The region around the antenna where metallic objects will have the most impact is within the "near field". This distance is directly proportional to wavelength, and varies depending on if the antenna is electrically short or long. The energy reflections in the near field will have a direct impact on the source, impacting the impedance seen and the loss experienced.

There is a good description of Near Field vs. Far Field here: https://en.wikipedia.org/wiki/Near_and_far_field

Reflection from a grounded surface can cause an issue; but who knows if the chicken wire is grounded and how good a ground it is? The more probable cause of your high VSWR is common-mode current finding it's way back to your radio on your coax shield unless you've put choke on the coax near the antenna feed-point. To address your desire to work 2M, that is easily done with a J-Pole antenna that you can build out of some old 300 Ohm twin lead, or any number of plans online; here's one: J-Pole Example 1 J-Pole Example 2

A J-Pole is a 1/4 wave (λ) parallel transmission line, shorted on on end, with the other end feeding a 1/2λ radiating element, with the transmission line (coax) feeding the 1/4λ wave transmission line at the 50 Ohm point; so the overall antenna is 3/4 of a wave length, with only the 1/2λ element at the top, radiating, and allowing the bottom of the U part of the antenna, to be grounded if desired. You do want to form a choke out of your coax as near to your feed-point as possible, without letting the coil touch the parallel transmission line.
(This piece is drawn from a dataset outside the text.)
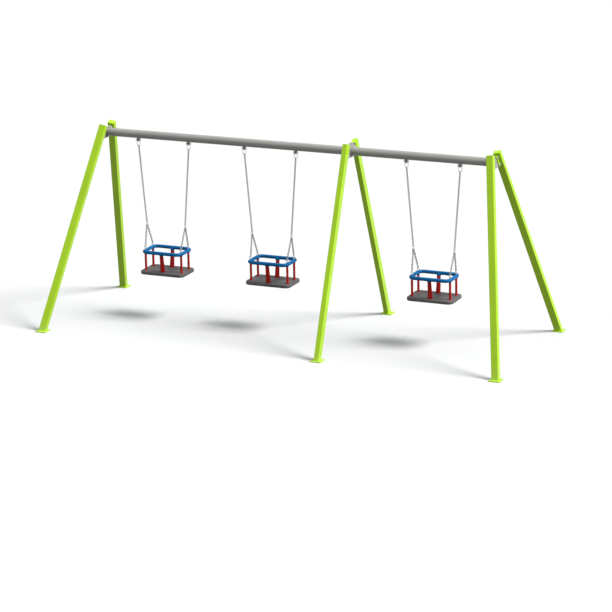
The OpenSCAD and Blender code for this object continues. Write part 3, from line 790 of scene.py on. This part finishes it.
def lozenge():
    """A low dome over a pointed outline: |x| / long + |y| / wide = 1, with its point rounded by
    taking the sum of 1.4th powers. Rings climb from the sunk foot to the top."""
    v = np.linspace(0, 2 * math.pi, 12, endpoint=False)
    reach = (np.abs(np.cos(v)) ** 1.4 + np.abs(np.sin(v)) ** 1.4) ** (-1 / 1.4)
    outline = np.stack([GRIP_LONG * reach * np.cos(v), GRIP_WIDE * reach * np.sin(v)], -1)
    scale, lift = np.array([1.0, 0.92, 0.6]), np.array([-GRIP_SINK, GRIP_HIGH * 0.6, GRIP_HIGH])
    rings = np.concatenate([scale[:, None, None] * outline,
                            np.broadcast_to(lift[:, None, None], (3, 12, 1))], -1)
    return skin(rings, poles=((0, 0, -GRIP_SINK), (0, 0, GRIP_HIGH)))


def grip_places():
    """Rows of lozenges over the seat well, every other row shifted by half a pitch and turned. None
    comes near a centre post's foot."""
    rows, columns = np.meshgrid(np.arange(-4, 5), np.arange(-8, 9), indexing="ij")
    x = (columns + 0.5 * (rows % 2)) * GRIP_PITCH
    y = rows * GRIP_PITCH
    from_post = np.hypot(x, np.abs(y) - centre_foot_y)
    keep = (np.abs(x) < GRIP_SPREAD * base_x) & (from_post > CENTRE_FOOT_R + GRIP_LONG + GRIP_CLEAR)
    return x[keep], y[keep], rows[keep] % 2


lozenge_points, lozenge_faces = lozenge()
grip_x, grip_y, grip_turn = grip_places()
grips = []
for x, y, quarter in zip(grip_x, grip_y, grip_turn):
    points = lozenge_points[:, [1, 0, 2]] * (-1, 1, 1) if quarter else lozenge_points
    grips.append(moved((points, lozenge_faces), (x, y, base_t - dish(x, y))))
seat_shape = joined([(slab_points, slab_faces)] + grips)
for s in SWINGS:
    piece(f"rubber_seat_{s}", moved(seat_shape, (swing_x[s], 0, base_low)), seat_rubber, f"seat_{s}",
          "seat_rubber", f"seat_base_{s}")
print(len(grips), "lozenges on each seat")

# %% [markdown]
# ## Weld beads
# Where steel meets steel, a welder leaves a bead: a small rounded ridge with ripples where the pool
# froze, painted over with the rest. A bead is a rod carried along the seam, and its radius rises
# and falls a little. The seam is found in the frame: it is the outline of a leg's lower end, which
# stands on its foot plate.

# %% Seams and beads
BEAD_R, RIPPLE, RIPPLE_PITCH = 2.6 * MM, 0.10, 3.2 * MM
BEAD_STEP, BEAD_SIDES = 1.6 * MM, 7
LEVEL, ABREAST, OUTER = 0.01 * MM, 0.12, 0.93


def walked(corners):
    """Points every BEAD_STEP along a closed line of corners, and how far along it each one lies."""
    line = np.vstack([corners, corners[:1]])
    lengths = np.linalg.norm(np.diff(line, axis=0), axis=1)
    total = np.concatenate([[0], np.cumsum(lengths)])
    at = np.linspace(0, total[-1], int(total[-1] / BEAD_STEP), endpoint=False)
    return np.stack([np.interp(at, total, line[:, k]) for k in range(3)], -1), at


def bead(corners):
    """A rippled rod round a level seam. Its radius is BEAD_R times 1 + RIPPLE sin(distance / pitch)."""
    path, at = walked(corners)
    radius = BEAD_R * (1 + RIPPLE * np.sin(2 * math.pi * at / RIPPLE_PITCH))
    return carried(path, radius, BEAD_SIDES, (0, 0, 1.0))


def foot_seam(leg):
    """The outer corners of a leg's lower end, in order round it. A point is an outer one if it lies
    nearly as far from the middle as the furthest point in about the same direction."""
    points = np.array([v.co for v in nodes[leg].data.vertices], float)
    points = np.unique(np.round(points[points[:, 2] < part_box(leg)[0][2] + LEVEL], 6), axis=0)
    away = points - points.mean(0)
    angle = np.arctan2(away[:, 1], away[:, 0])
    order = np.argsort(angle)
    points, angle = points[order], angle[order]
    distance = np.linalg.norm(points - points.mean(0), axis=1)
    outer = np.array([distance[i] > OUTER * distance[np.abs(angle - angle[i]) < ABREAST].max()
                      for i in range(len(points))])
    return points[outer]


print("bead helpers ready")

# %% Beads at the feet
for f in FRAMES:
    for s in SIDES:
        piece(f"foot_bead_{s}_{f}", bead(foot_seam(f"leg_{s}_{f}")), leg_green, "root", "green_paint")
print("six foot beads")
For 10M, and 20M if you dare, you can build this balcony antenna out of PVC and coax. Basically, everything left of the coax choke hangs outside your balcony, and the coax choke, along with some creativity, keeps the antenna vertical and stable on your balcony (that part of the design is up to you). The design uses 1/2" PVC outside the balcony for weight savings, and 3/4" PVC for strength and counterbalancing, inside the balcony. If you're ambitious, you can use threaded fittings here and there so you can take it apart and keep your better half happy when you're not using it.